Dashboard Confessional songs were among the first in the 2000s labeled under the newly defined genre of "emo," short for "emotional" and assigned to bands with sensitive, heart-tugging songs.

That seemed to fit Dashboard Confessional's breakout single "Screaming Infidelities," which Carrabba said he wrote for cathartic reasons, never expecting it to become a hit.

"I needed to tell the story of what I was going through at that very moment, how low and broken it felt. That song has a little spite in it, but it was mostly meant to bolster me. That idea of, I'm missing your bed and something so comfortable and possibly perfect, but it was never meant to stay that way long."

Carrabba's feelings for the "emo" term have swung back and forth like a pendulum.

At first he was reluctant to be called emo, noting there already was a style of underground punk referred to by that name.

"I didn't want my band to usurp that. That wouldn't be fair," he said. "But then I realized that's what we are and I started to accept it."

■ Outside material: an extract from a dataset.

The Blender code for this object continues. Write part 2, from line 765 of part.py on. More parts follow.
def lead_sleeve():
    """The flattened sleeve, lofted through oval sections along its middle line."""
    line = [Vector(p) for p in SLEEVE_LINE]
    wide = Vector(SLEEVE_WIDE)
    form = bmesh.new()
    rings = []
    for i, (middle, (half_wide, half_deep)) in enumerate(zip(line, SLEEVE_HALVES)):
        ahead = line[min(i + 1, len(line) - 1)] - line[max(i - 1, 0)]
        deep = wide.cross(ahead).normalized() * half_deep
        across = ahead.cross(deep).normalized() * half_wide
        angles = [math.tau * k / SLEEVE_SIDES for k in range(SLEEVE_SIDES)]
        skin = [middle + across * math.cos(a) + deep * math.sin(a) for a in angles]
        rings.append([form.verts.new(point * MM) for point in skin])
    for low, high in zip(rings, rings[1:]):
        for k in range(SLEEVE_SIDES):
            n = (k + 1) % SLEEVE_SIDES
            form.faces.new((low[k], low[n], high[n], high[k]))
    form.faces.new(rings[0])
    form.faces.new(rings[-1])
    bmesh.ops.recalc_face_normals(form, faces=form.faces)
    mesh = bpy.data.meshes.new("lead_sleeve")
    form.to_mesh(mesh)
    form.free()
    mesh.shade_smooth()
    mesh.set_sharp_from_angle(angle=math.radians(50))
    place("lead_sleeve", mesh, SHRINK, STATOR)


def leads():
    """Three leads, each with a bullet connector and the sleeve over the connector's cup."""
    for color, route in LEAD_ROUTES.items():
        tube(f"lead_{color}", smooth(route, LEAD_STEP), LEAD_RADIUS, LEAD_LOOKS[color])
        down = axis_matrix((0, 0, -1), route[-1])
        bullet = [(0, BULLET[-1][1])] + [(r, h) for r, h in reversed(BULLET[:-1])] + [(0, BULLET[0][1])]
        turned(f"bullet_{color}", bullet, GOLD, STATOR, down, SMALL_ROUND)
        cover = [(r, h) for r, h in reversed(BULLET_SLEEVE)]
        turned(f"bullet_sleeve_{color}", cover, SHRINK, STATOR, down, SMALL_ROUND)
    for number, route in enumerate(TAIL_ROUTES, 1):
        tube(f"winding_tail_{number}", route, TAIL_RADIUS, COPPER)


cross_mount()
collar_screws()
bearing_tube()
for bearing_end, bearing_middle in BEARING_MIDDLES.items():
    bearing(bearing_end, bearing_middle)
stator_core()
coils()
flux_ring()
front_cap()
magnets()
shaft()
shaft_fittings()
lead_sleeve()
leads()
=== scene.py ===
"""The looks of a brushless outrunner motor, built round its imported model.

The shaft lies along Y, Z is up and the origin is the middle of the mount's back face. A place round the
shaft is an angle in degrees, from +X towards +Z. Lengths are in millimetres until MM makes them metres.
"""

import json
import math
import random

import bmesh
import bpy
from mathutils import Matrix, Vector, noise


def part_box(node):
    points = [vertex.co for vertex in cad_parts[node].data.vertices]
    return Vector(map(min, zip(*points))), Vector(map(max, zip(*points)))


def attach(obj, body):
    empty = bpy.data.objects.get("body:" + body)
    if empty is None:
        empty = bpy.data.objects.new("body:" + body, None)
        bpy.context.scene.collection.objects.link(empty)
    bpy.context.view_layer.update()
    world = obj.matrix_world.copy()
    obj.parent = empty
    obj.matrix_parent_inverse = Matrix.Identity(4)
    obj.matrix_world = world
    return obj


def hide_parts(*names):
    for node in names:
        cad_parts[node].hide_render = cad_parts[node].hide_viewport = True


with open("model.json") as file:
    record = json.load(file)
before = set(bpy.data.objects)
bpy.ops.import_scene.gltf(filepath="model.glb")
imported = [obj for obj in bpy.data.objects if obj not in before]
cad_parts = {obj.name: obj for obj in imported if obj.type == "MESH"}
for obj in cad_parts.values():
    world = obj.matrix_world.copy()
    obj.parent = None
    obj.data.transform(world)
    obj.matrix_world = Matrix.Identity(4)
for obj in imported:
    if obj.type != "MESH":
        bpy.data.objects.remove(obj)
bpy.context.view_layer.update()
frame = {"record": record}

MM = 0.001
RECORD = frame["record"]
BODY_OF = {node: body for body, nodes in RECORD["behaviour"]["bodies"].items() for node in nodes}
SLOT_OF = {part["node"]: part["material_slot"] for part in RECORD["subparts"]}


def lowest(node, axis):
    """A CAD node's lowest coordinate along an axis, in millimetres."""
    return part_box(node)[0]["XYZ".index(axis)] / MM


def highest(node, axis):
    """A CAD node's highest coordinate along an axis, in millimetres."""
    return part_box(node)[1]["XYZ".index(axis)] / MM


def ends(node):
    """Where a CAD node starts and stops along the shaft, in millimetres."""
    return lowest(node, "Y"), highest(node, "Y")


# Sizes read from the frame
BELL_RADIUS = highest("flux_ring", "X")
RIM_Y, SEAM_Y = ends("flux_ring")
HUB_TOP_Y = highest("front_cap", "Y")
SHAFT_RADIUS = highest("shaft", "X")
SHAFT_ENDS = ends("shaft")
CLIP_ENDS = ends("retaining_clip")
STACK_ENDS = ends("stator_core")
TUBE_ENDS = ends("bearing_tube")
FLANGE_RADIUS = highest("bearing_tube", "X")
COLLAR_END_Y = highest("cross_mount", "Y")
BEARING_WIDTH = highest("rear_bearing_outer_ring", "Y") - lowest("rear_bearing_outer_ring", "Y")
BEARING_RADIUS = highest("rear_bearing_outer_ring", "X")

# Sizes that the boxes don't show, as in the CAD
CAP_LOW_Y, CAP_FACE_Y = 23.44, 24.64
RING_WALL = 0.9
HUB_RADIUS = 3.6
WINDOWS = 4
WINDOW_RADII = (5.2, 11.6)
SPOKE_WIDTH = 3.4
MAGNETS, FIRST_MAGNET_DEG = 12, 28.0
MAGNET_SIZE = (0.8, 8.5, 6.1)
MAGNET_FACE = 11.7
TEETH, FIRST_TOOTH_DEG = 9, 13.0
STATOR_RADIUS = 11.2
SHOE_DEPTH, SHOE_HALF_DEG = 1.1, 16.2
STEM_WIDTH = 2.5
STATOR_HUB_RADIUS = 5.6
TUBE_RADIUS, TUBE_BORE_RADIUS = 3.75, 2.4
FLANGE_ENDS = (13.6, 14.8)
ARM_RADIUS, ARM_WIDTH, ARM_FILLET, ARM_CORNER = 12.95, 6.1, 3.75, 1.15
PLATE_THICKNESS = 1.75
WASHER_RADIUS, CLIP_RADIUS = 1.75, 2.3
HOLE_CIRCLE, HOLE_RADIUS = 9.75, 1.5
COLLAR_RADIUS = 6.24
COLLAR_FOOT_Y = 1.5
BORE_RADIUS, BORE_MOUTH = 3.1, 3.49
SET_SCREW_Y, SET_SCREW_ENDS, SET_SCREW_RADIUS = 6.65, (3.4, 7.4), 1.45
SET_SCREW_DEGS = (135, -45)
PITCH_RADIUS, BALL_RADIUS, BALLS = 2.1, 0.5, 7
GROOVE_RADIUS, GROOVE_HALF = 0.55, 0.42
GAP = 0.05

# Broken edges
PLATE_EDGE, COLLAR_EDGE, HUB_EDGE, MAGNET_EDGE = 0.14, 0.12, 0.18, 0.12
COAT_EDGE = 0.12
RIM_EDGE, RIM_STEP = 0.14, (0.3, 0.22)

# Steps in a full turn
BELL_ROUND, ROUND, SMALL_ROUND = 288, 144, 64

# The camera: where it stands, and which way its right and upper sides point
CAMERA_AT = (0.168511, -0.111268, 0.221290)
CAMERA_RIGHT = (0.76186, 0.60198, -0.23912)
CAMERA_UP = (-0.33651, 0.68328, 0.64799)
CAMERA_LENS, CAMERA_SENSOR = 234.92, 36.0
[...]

"But then that became a catch-all for a lot of bands, with some traits I've done -- like written a sad song -- and some that I haven't done, like wear makeup on or off-stage. I haven't done that. I mean, I wear tight jeans and I'm a thin man, but I don't see myself as a skinny jeans, eye-makeup kind of guy."

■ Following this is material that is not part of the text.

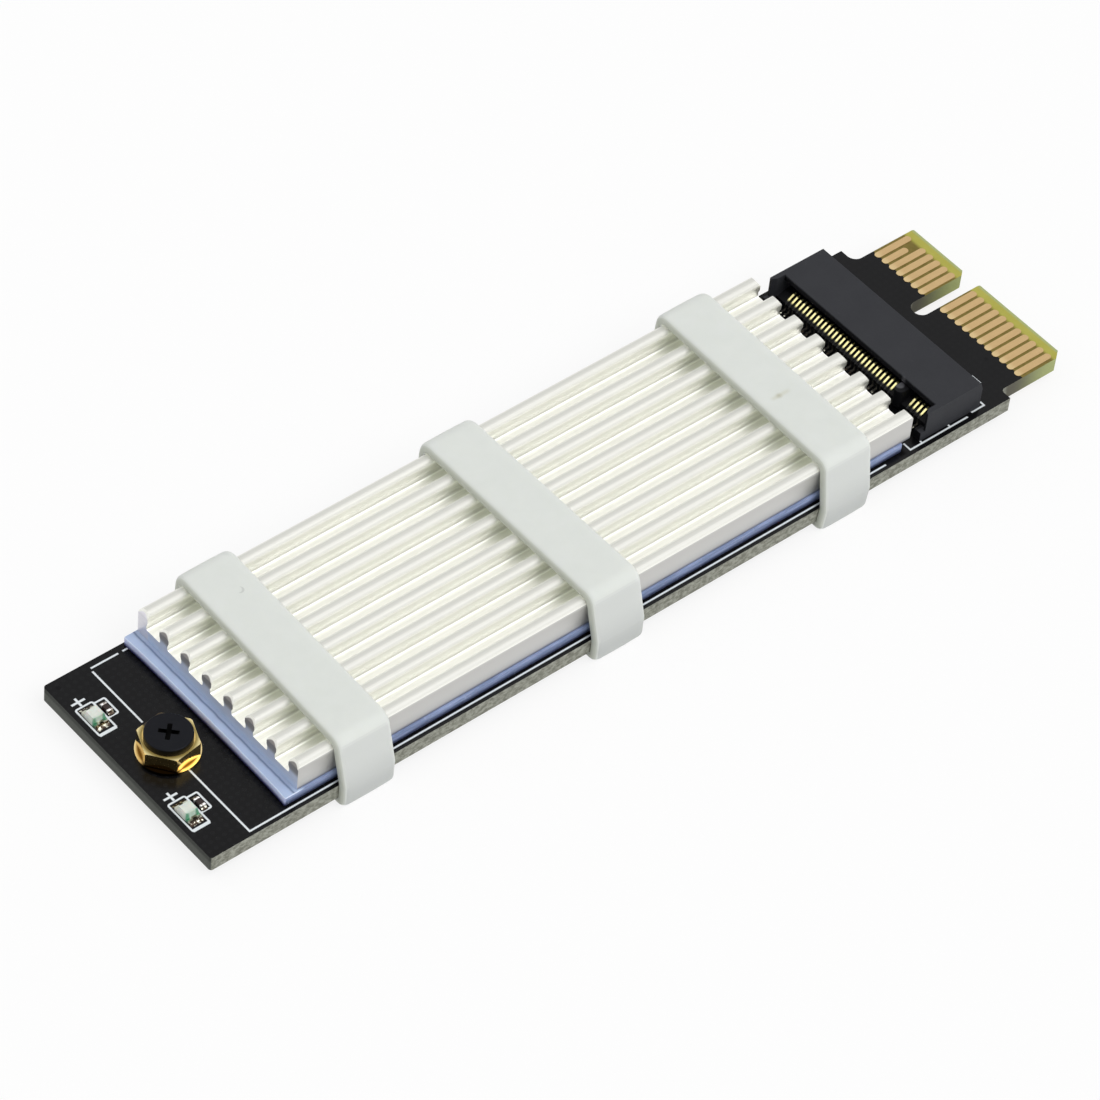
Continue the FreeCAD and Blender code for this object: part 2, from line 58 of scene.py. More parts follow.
MM = 0.001
board_low, board_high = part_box("circuit_board")
sink_low, sink_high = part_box("heatsink")
pad_low, pad_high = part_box("thermal_pad")
tails_low, tails_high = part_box("socket_lower_contacts")
standoff_low, standoff_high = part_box("standoff")
socket_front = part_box("socket_housing")[0].x
rear_tails_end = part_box("socket_upper_contacts")[1].x
top_z = board_high.z

# Millimetres on the card: x from its lamp end, y from its near edge, z from its component side
CARD_LENGTH = (board_high.x - board_low.x) / MM
SINK_START = (sink_low.x - board_low.x) / MM
SINK_MIDDLE = ((sink_low.y + sink_high.y) / 2 - board_low.y) / MM
SINK_HALF = (sink_high.y - sink_low.y) / 2 / MM
FIN_COUNT = 8
FIN_WIDTH = 1.3
FIRST_FIN = (sink_low.y - board_low.y) / MM
FIN_PITCH = (2 * SINK_HALF - FIN_WIDTH) / (FIN_COUNT - 1)
STANDOFF_X = (standoff_low.x + standoff_high.x - 2 * board_low.x) / 2 / MM
STANDOFF_Y = (standoff_low.y + standoff_high.y - 2 * board_low.y) / 2 / MM
SCREW_TOP = (standoff_high.z - top_z) / MM + 0.65
MASK_END = 94.26
MODULE_STOP = (socket_front - board_low.x) / MM + 3.3
LAMP_STARTS = {"far": 17.2, "near": 4.33}
LAMP_ENDS = ((5.6, 6.0), (18.5, 18.9))
CONTACT_PITCH = 0.5
FRONT_NEAR_CONTACTS = 4
REAR_NEAR_CONTACTS = 5
KEYED_CONTACTS = 4
FAR_CONTACTS = 29


def on_card(x, y):
    """Point on the component side, x mm from the lamp end and y mm from the near edge."""
    return Vector((board_low.x + x * MM, board_low.y + y * MM, top_z))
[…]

As emo evolved, he started to think of Dashboard as much more of a singer-songwriter band.

"Now I think we are an emo band, and also rock 'n' roll, and also just a singer-songwriter band," he said. "Parts of our songs are actually very emotional -- sad and pensive, or euphorically happy. I'm proud of that scene. I'll call us (emo), too."

Call them what you like, just be prepared to hear a multitude of fans singing along with his songs if you're headed to that Stage AE show.

Carrabba can't wait.

"It's been too long since we've toured, and I want to let people know that I know that."